(Excerpt from a dataset)
▶
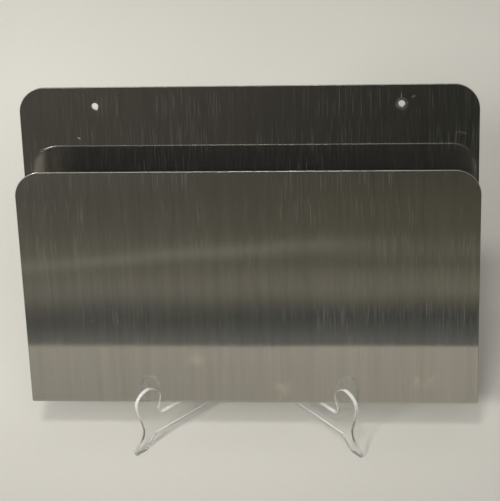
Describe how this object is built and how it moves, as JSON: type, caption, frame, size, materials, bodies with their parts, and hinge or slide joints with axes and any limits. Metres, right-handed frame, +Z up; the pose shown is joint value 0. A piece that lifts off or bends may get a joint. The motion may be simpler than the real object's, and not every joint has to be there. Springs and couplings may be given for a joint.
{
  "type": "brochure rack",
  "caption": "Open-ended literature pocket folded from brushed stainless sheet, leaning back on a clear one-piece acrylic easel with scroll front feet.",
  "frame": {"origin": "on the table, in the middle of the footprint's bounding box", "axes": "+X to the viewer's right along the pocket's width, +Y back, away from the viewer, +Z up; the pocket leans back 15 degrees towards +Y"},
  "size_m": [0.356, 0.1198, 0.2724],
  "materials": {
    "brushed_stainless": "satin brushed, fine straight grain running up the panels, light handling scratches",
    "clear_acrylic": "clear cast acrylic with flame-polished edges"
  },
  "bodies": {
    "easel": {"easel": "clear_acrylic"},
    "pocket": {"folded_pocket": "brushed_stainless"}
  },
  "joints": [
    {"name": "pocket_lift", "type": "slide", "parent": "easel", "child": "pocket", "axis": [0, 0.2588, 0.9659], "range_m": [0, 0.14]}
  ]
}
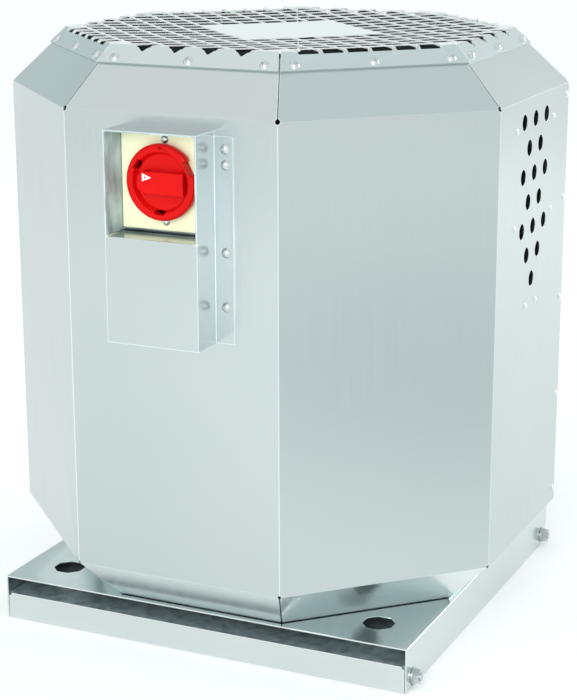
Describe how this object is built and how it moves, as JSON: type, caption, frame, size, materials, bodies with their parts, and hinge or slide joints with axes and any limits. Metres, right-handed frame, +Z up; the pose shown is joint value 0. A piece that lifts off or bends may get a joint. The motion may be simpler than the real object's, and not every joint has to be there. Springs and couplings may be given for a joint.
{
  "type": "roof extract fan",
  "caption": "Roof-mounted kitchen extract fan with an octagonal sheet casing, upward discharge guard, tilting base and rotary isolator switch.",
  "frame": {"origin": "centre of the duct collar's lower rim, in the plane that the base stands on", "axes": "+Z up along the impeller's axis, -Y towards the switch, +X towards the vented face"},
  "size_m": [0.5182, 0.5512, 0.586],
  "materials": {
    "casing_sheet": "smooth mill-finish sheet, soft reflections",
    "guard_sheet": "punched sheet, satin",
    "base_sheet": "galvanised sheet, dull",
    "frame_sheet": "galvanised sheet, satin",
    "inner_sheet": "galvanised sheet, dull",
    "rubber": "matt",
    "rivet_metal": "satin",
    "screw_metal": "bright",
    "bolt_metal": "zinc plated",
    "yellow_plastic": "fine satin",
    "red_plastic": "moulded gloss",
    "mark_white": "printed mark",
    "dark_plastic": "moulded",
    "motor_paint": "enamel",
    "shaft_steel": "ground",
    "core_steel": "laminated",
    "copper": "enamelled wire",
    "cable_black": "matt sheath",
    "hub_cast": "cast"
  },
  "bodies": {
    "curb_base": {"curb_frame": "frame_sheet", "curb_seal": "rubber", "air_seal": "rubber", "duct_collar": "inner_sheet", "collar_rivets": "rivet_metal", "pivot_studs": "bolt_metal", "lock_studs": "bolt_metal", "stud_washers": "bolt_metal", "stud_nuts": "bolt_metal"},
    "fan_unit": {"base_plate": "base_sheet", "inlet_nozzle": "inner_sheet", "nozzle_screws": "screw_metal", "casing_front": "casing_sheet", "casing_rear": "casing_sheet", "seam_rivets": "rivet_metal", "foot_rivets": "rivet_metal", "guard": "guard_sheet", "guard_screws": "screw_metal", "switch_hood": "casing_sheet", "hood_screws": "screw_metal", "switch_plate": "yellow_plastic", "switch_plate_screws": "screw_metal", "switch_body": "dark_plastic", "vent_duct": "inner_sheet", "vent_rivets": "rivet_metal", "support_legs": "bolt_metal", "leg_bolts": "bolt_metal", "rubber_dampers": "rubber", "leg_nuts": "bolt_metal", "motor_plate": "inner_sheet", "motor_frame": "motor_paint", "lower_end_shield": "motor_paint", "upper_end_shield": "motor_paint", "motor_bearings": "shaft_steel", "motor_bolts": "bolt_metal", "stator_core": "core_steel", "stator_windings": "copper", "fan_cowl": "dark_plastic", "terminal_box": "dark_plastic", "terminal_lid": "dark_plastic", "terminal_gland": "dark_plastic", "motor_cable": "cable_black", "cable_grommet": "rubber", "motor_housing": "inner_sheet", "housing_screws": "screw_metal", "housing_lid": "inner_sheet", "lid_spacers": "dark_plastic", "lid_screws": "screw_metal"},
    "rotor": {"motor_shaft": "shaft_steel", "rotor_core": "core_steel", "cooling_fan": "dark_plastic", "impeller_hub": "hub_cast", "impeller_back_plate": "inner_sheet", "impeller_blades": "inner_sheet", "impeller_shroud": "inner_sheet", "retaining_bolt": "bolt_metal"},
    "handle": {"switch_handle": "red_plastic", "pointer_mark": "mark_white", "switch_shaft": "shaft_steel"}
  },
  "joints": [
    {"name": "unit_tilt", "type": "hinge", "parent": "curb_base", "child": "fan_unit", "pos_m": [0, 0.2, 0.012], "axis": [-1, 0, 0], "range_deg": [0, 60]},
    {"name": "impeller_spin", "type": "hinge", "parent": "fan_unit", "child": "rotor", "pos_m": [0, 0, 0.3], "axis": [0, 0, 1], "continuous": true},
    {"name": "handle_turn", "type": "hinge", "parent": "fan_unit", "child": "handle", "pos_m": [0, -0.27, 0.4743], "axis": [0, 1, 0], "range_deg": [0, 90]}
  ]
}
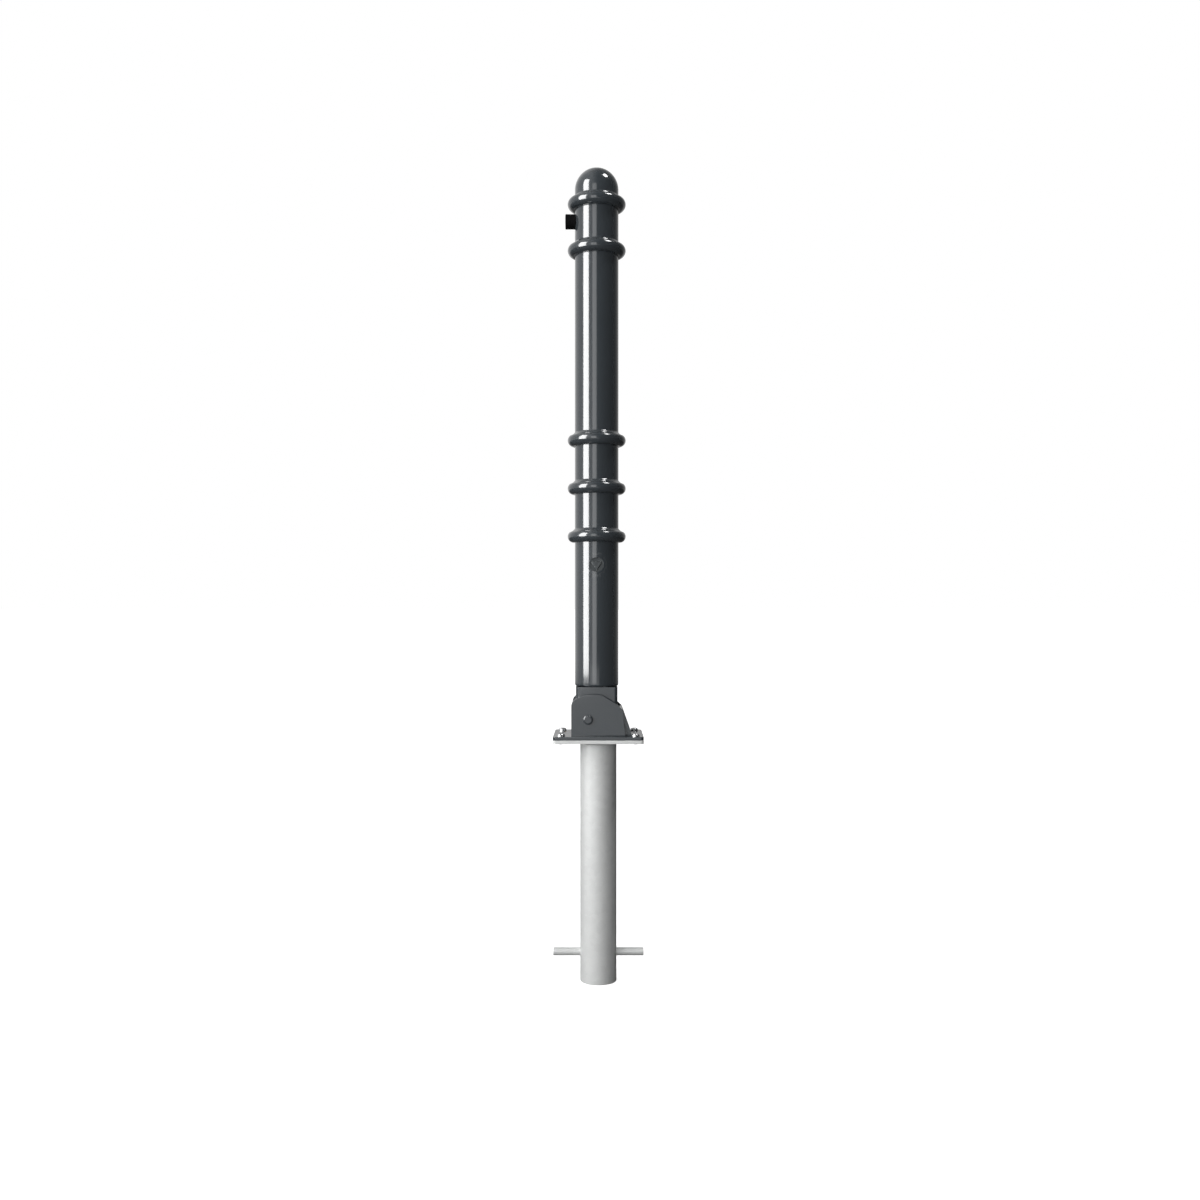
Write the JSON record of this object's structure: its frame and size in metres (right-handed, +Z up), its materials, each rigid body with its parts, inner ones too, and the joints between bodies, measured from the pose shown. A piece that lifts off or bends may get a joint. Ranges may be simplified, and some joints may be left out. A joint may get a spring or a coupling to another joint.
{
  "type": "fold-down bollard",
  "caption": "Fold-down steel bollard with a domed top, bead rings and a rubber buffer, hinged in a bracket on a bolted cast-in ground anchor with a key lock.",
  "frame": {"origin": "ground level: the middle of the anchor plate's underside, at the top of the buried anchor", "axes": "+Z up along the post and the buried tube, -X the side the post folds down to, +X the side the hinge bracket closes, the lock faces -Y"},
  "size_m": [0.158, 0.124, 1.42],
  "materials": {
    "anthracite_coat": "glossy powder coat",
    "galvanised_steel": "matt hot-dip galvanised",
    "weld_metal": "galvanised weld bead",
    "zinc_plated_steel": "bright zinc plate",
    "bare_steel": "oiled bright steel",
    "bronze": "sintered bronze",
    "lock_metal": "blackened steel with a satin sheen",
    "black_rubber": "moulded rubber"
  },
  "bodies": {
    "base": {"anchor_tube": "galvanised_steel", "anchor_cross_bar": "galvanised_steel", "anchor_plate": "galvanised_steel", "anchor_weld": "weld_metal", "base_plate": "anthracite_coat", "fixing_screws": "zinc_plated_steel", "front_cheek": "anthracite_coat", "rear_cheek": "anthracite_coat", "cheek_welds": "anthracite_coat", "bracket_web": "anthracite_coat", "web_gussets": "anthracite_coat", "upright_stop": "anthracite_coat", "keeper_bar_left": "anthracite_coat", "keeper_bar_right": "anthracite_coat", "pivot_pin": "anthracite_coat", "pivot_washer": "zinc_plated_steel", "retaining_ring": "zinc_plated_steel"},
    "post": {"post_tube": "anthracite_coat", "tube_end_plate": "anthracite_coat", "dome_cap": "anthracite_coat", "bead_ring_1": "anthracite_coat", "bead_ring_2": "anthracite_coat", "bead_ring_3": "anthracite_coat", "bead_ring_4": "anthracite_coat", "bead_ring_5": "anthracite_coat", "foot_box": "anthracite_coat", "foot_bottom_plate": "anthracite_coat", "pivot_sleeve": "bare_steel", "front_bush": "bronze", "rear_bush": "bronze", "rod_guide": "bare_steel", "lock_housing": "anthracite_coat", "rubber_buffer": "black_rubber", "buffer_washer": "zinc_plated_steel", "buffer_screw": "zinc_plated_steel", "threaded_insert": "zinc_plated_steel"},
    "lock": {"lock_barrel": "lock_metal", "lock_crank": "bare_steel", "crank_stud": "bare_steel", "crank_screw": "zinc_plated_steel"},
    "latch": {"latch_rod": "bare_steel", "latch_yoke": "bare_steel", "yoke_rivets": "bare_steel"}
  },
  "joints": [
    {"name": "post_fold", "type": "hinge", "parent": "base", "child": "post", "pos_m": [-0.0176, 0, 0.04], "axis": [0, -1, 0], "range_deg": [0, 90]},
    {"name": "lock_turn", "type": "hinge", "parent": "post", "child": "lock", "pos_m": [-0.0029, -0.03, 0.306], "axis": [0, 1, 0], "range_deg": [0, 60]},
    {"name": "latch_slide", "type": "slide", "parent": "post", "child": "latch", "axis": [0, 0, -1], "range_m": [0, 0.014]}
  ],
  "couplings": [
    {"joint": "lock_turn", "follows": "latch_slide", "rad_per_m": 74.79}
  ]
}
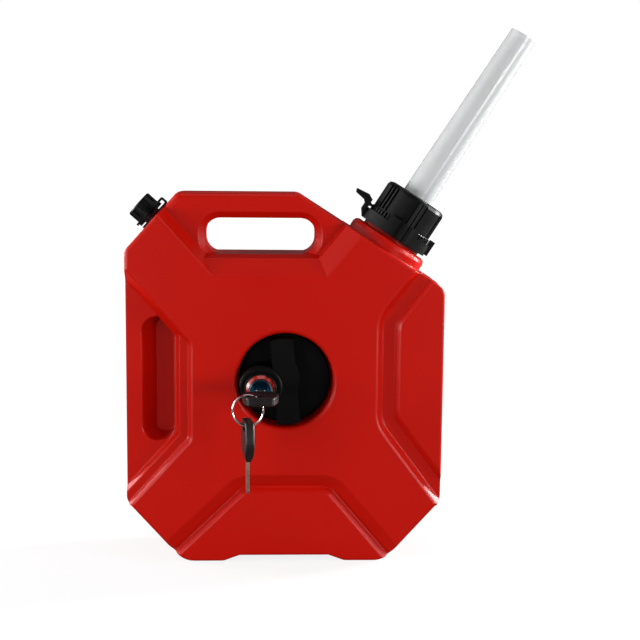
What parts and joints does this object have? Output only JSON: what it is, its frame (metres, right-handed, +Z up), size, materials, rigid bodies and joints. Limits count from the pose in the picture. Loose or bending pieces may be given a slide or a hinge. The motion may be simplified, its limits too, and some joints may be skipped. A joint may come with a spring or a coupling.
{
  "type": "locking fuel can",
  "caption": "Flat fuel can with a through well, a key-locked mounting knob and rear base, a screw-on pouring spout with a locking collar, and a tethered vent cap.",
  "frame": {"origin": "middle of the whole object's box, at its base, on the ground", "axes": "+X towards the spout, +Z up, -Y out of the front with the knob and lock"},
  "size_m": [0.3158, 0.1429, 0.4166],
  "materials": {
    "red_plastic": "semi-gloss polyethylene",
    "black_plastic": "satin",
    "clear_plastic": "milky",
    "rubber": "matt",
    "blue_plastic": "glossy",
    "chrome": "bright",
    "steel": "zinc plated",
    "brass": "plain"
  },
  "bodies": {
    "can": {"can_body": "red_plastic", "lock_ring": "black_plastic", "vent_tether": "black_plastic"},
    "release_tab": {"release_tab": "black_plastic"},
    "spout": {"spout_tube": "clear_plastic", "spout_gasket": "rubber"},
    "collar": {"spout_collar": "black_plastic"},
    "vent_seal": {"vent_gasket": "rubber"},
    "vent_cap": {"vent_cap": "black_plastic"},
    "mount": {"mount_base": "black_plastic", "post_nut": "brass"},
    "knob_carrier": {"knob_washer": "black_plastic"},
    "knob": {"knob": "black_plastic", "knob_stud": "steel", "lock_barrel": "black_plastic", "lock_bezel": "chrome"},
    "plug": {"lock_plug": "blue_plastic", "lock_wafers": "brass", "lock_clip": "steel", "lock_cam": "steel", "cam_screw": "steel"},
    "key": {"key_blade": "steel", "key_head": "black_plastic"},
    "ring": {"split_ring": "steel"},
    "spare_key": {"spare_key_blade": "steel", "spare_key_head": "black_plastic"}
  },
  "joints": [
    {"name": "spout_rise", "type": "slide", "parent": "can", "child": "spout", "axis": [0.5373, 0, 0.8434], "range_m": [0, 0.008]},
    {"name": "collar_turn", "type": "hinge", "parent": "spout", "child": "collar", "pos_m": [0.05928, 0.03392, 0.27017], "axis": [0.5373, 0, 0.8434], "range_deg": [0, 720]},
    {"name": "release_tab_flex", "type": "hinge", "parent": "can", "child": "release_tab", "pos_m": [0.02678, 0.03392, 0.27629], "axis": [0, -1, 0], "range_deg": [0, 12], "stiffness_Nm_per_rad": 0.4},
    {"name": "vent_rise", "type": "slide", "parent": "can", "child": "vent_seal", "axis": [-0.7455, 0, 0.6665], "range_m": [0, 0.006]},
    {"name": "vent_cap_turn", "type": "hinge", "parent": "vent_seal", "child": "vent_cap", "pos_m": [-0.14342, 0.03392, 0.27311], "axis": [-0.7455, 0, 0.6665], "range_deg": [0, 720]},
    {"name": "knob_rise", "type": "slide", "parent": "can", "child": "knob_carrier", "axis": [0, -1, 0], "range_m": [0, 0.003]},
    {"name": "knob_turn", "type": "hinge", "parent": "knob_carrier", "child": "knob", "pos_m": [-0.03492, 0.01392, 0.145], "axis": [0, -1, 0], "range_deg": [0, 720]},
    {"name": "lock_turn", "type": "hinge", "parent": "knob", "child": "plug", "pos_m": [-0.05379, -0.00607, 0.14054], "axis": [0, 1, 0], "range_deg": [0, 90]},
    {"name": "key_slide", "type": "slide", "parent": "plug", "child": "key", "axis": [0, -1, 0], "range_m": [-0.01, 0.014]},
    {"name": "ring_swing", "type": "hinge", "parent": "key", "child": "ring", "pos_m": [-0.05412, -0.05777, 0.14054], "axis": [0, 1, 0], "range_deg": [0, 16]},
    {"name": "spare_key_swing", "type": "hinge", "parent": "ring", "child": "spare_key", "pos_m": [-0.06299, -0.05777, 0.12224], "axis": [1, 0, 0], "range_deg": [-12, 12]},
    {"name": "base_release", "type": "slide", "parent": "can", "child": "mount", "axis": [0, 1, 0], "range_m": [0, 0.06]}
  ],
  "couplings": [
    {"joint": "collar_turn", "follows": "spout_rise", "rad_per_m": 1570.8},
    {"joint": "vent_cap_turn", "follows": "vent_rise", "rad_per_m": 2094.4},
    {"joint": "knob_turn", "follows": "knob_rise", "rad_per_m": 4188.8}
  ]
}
◀
State how many lines of the listing above include the word "that". Give nothing but the number.

4